+++ Material provided
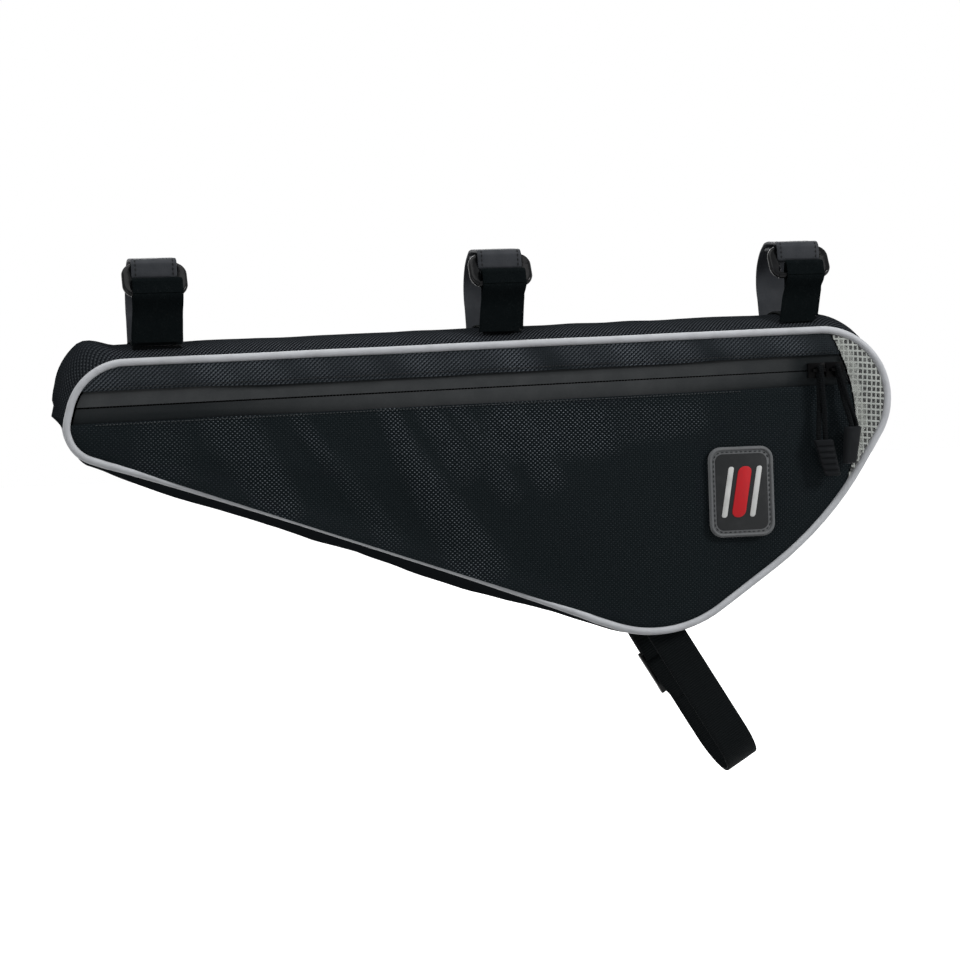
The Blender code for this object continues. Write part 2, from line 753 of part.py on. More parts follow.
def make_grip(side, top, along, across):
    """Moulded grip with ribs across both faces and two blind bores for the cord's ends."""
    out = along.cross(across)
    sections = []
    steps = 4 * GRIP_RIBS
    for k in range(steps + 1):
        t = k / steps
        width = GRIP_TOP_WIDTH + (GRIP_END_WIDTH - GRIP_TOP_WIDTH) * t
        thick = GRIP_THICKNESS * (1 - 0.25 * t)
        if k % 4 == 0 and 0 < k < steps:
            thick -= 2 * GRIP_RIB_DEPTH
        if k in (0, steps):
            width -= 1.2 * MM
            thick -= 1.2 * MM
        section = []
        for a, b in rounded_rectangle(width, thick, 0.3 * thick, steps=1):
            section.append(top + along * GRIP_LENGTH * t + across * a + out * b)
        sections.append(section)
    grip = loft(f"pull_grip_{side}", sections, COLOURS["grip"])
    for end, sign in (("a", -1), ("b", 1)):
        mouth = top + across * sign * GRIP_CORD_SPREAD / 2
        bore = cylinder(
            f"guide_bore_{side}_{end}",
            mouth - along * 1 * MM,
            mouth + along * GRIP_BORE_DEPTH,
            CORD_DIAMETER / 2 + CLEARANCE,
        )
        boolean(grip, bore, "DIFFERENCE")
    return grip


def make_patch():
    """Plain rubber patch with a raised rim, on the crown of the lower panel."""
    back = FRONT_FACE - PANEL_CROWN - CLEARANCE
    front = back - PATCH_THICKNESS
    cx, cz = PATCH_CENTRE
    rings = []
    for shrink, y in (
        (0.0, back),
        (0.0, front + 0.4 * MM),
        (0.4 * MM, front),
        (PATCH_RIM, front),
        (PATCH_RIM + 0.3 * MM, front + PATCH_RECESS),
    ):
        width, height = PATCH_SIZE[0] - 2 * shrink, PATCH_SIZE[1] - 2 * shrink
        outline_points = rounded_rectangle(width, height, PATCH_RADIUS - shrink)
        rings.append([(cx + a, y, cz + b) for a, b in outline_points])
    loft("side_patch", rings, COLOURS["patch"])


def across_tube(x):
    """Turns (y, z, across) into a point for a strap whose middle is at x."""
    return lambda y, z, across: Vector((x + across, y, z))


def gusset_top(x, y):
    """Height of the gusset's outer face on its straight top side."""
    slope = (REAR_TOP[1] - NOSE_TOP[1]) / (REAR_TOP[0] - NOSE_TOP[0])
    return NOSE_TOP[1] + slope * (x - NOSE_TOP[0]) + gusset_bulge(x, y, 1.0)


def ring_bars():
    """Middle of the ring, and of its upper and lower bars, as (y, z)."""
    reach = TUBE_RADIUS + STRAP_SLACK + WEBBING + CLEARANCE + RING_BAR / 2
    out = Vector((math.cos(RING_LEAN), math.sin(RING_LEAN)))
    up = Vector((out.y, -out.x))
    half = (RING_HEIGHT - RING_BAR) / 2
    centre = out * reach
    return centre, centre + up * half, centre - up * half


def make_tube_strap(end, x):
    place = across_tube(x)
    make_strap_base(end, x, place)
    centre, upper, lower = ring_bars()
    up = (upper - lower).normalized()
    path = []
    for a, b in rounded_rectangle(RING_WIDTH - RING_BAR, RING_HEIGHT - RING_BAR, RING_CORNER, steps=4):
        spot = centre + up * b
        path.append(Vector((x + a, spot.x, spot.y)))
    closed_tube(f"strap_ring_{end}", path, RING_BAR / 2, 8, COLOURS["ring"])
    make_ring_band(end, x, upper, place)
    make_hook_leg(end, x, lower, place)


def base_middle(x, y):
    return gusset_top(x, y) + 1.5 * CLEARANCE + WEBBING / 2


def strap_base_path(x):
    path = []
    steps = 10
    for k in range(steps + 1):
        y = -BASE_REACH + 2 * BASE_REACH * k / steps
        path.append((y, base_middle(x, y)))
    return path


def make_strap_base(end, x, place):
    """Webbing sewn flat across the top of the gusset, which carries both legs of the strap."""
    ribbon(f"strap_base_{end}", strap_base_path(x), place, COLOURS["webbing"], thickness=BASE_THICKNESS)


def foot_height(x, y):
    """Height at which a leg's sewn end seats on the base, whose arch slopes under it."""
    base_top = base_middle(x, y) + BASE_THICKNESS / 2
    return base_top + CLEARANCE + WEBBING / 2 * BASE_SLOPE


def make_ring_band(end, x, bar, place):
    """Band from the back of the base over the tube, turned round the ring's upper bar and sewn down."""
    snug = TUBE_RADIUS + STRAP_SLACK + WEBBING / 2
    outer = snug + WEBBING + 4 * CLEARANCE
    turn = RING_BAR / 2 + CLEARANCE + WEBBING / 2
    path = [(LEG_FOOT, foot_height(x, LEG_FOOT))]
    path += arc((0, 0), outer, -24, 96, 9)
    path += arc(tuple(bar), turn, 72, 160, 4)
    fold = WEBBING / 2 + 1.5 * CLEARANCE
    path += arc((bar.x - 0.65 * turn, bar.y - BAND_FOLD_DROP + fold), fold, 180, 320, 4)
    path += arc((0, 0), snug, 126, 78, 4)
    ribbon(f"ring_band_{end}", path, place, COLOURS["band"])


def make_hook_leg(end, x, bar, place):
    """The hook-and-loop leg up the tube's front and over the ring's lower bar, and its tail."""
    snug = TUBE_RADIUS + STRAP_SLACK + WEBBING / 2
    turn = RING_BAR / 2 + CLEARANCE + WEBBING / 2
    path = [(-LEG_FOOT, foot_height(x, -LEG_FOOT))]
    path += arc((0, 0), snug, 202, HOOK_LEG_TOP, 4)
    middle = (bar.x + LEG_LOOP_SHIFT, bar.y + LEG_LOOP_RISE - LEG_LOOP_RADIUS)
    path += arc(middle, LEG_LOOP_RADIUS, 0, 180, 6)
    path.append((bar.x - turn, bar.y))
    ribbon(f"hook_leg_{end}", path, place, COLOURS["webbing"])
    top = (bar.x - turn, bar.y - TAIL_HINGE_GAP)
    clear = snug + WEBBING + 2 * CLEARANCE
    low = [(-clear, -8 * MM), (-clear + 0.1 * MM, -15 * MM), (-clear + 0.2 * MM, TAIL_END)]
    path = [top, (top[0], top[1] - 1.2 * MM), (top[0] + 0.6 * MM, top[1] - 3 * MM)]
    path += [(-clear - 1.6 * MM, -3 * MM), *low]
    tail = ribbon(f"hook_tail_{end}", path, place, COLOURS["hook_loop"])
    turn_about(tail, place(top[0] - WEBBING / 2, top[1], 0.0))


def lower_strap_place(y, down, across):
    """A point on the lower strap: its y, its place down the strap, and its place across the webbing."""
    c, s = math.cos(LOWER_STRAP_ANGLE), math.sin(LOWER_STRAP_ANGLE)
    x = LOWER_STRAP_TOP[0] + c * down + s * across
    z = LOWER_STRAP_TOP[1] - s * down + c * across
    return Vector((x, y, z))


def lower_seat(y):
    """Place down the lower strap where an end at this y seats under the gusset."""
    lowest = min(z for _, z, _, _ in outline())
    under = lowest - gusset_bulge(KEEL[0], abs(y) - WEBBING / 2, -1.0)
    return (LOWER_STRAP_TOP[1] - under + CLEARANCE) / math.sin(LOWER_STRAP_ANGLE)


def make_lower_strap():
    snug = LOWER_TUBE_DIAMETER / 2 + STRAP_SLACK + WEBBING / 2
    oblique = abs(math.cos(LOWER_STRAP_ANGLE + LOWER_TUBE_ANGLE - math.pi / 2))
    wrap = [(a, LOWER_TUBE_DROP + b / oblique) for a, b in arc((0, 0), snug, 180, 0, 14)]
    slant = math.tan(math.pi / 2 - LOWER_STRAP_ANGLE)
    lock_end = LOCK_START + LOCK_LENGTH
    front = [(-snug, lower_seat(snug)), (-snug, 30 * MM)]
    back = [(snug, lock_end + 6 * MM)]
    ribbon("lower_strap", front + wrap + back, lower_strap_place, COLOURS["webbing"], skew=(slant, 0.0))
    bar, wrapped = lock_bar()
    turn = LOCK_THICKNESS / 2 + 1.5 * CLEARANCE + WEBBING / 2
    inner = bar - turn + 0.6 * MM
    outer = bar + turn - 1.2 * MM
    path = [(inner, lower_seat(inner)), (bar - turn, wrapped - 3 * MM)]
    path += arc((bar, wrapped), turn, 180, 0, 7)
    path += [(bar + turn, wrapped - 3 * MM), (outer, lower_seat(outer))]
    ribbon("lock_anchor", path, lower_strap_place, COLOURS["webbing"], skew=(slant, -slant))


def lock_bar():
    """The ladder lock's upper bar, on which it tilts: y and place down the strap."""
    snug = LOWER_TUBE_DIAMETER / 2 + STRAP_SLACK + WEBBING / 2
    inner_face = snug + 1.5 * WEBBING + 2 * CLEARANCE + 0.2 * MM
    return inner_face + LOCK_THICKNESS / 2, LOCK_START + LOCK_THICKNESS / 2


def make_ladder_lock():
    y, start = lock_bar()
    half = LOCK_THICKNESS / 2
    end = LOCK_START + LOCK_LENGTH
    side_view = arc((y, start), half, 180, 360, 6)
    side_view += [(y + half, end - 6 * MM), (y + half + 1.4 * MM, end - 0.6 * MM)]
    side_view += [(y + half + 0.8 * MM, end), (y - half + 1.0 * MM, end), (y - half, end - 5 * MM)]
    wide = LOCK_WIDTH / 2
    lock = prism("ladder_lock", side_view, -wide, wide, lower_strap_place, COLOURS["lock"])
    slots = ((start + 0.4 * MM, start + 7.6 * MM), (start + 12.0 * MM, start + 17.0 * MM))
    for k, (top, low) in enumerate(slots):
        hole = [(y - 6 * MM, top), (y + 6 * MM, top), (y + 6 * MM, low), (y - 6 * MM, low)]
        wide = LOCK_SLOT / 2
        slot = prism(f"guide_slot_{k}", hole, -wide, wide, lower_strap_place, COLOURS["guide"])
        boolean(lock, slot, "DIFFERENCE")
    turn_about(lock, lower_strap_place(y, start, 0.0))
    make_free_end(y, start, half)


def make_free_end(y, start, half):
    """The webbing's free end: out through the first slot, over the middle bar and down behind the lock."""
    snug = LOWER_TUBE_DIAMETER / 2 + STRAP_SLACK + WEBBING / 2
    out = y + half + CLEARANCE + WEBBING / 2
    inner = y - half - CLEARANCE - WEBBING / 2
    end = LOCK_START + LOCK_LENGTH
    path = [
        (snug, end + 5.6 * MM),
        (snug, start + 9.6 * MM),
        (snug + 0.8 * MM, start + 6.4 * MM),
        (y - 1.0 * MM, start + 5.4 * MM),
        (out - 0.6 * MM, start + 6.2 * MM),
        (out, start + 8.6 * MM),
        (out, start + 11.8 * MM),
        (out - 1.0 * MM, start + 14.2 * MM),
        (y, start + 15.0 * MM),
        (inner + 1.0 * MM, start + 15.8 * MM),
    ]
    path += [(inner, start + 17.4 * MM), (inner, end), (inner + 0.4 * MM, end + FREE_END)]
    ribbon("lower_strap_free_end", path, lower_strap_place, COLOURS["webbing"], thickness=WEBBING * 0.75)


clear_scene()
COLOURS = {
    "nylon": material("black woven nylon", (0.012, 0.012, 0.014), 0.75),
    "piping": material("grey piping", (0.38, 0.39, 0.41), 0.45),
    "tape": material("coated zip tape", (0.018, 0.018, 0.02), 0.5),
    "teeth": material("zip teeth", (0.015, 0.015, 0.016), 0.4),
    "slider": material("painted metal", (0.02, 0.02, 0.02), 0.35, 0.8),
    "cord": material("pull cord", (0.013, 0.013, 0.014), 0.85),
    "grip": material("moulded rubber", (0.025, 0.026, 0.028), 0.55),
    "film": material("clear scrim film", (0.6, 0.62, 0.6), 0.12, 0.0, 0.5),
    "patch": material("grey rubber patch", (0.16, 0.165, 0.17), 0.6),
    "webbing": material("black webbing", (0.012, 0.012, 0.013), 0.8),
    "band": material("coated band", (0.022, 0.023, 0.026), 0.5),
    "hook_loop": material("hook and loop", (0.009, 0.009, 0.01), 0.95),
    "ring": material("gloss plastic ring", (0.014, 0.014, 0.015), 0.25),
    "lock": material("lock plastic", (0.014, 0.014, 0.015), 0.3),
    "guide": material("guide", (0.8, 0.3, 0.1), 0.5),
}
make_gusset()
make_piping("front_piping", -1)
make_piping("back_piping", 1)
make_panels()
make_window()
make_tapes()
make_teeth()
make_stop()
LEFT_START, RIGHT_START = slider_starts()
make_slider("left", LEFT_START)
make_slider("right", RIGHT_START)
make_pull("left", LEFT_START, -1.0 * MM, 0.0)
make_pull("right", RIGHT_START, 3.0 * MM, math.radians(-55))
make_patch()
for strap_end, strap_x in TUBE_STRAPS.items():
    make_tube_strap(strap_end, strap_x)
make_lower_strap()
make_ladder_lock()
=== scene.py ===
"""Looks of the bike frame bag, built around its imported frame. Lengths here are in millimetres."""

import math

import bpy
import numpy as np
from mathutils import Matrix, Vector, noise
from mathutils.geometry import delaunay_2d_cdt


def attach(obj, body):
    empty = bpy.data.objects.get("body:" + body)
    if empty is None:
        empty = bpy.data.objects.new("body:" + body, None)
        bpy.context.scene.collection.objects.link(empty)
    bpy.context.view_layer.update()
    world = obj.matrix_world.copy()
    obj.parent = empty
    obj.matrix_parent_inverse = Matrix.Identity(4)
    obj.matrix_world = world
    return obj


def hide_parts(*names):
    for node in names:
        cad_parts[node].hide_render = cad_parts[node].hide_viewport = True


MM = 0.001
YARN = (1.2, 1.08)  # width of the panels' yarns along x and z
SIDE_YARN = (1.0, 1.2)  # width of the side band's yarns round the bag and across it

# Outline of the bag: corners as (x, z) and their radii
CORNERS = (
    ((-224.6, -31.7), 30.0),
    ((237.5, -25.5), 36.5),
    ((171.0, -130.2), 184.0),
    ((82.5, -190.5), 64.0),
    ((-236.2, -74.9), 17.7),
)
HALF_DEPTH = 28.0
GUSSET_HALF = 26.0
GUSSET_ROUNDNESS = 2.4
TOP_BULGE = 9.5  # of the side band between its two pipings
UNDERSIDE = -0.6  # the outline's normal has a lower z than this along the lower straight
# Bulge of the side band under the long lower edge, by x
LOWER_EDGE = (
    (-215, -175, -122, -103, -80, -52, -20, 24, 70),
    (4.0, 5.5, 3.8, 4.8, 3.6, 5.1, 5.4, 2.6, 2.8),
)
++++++
== Stated task ==
Return the lines above precisely as they appear, beginning at the first line and ending at the line with "return grip", and nothing after it.

== Written answer ==
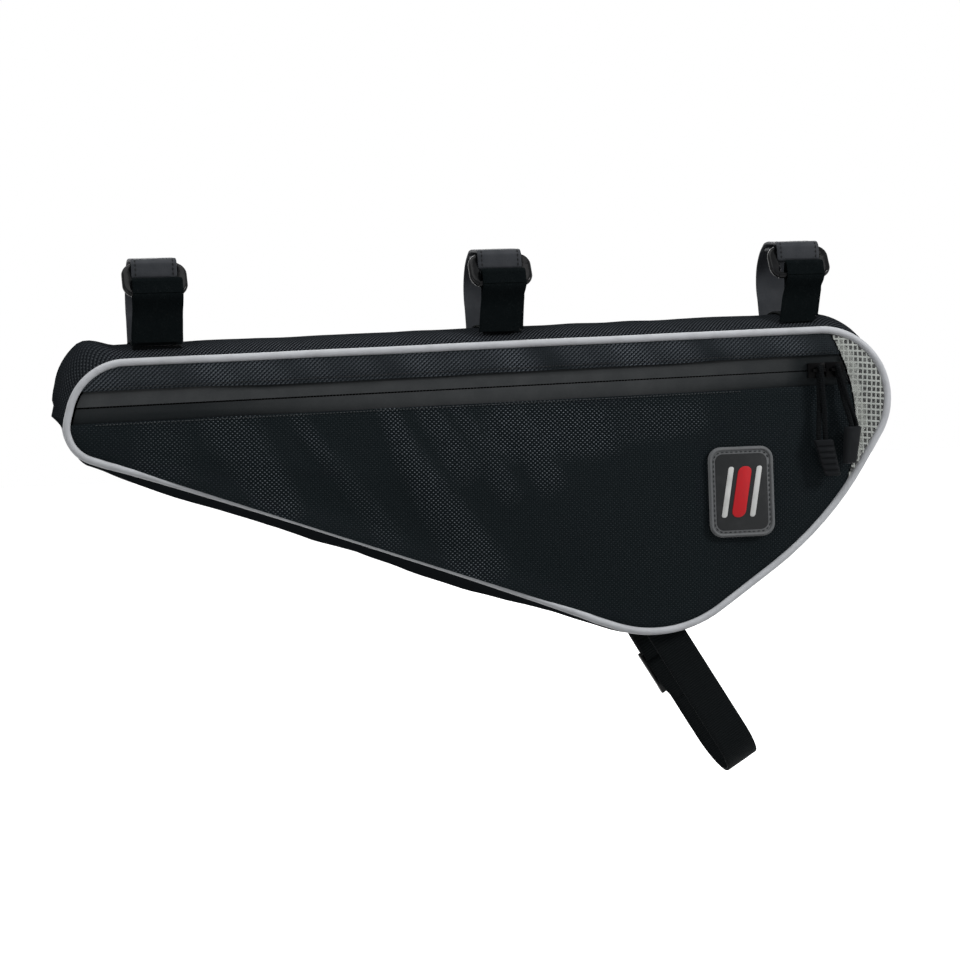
The Blender code for this object continues. Write part 2, from line 753 of part.py on. More parts follow.
def make_grip(side, top, along, across):
    """Moulded grip with ribs across both faces and two blind bores for the cord's ends."""
    out = along.cross(across)
    sections = []
    steps = 4 * GRIP_RIBS
    for k in range(steps + 1):
        t = k / steps
        width = GRIP_TOP_WIDTH + (GRIP_END_WIDTH - GRIP_TOP_WIDTH) * t
        thick = GRIP_THICKNESS * (1 - 0.25 * t)
        if k % 4 == 0 and 0 < k < steps:
            thick -= 2 * GRIP_RIB_DEPTH
        if k in (0, steps):
            width -= 1.2 * MM
            thick -= 1.2 * MM
        section = []
        for a, b in rounded_rectangle(width, thick, 0.3 * thick, steps=1):
            section.append(top + along * GRIP_LENGTH * t + across * a + out * b)
        sections.append(section)
    grip = loft(f"pull_grip_{side}", sections, COLOURS["grip"])
    for end, sign in (("a", -1), ("b", 1)):
        mouth = top + across * sign * GRIP_CORD_SPREAD / 2
        bore = cylinder(
            f"guide_bore_{side}_{end}",
            mouth - along * 1 * MM,
            mouth + along * GRIP_BORE_DEPTH,
            CORD_DIAMETER / 2 + CLEARANCE,
        )
        boolean(grip, bore, "DIFFERENCE")
    return grip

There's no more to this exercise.